Quite a lot of my Rust code looks like Javascript. Thing is I want to avoid as many as possible of Rust syntax features that are likely weird and alien to those readers of my code that don't know Rust, Javascripters and the like. Even if they don't have any Rust chops to be able to hack on my code I don't want to totally confuse them and frighten them away from Rust at first sight. So, for example if I have to use lifetime tick marks in my code I have failed.

Speed. Often I feel the need for speed. I can't make JS outrun compiled code.

See little example here: Writing Javascript in Rust ... almost

Scale. Javascript is really not suitable when programs get large and there are multiple people working on it. Rusts type checking helps enormously in keeping everything in order. It makes one far more confident when modifying/refactoring code knowing that Rust will prevent the myriad of ways that one can silently break things in other languages.

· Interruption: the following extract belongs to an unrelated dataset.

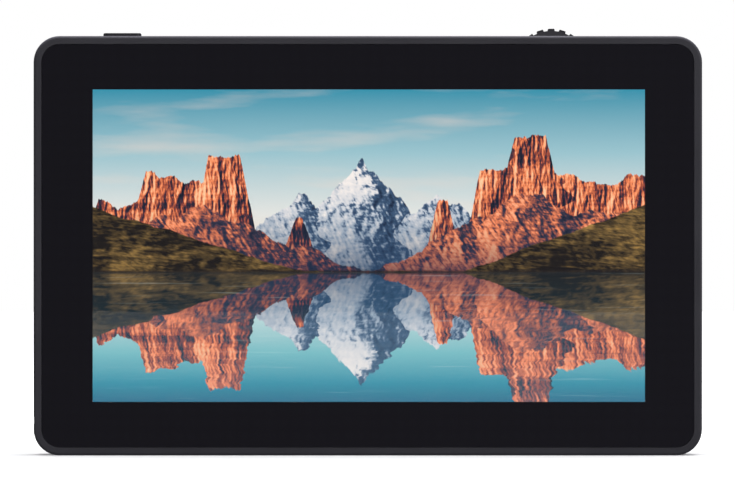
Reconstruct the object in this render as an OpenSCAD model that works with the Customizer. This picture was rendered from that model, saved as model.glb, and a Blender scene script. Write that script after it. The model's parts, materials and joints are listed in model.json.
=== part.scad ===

Politic: Before we had written a line of code our former employer threatened to sue us thinking we had stolen the code we wrote for them before they went bust. We had not. I thought it would be prudent to implement the similar functionality we needed in a different language, just in case. So what was JS and node.js became Rust.

On the other hand I write a lot of my Rust code as if it were C. As much as the compiler will allow. Because C like languages are what I understand.

Speaking of "mechanical translation". A vendor supplied us with a couple of thousand lines of C# to show how to communicate with their device. In lieu of documentation. I pretty much did a line by line translation of that in to Rust. Worked a treat.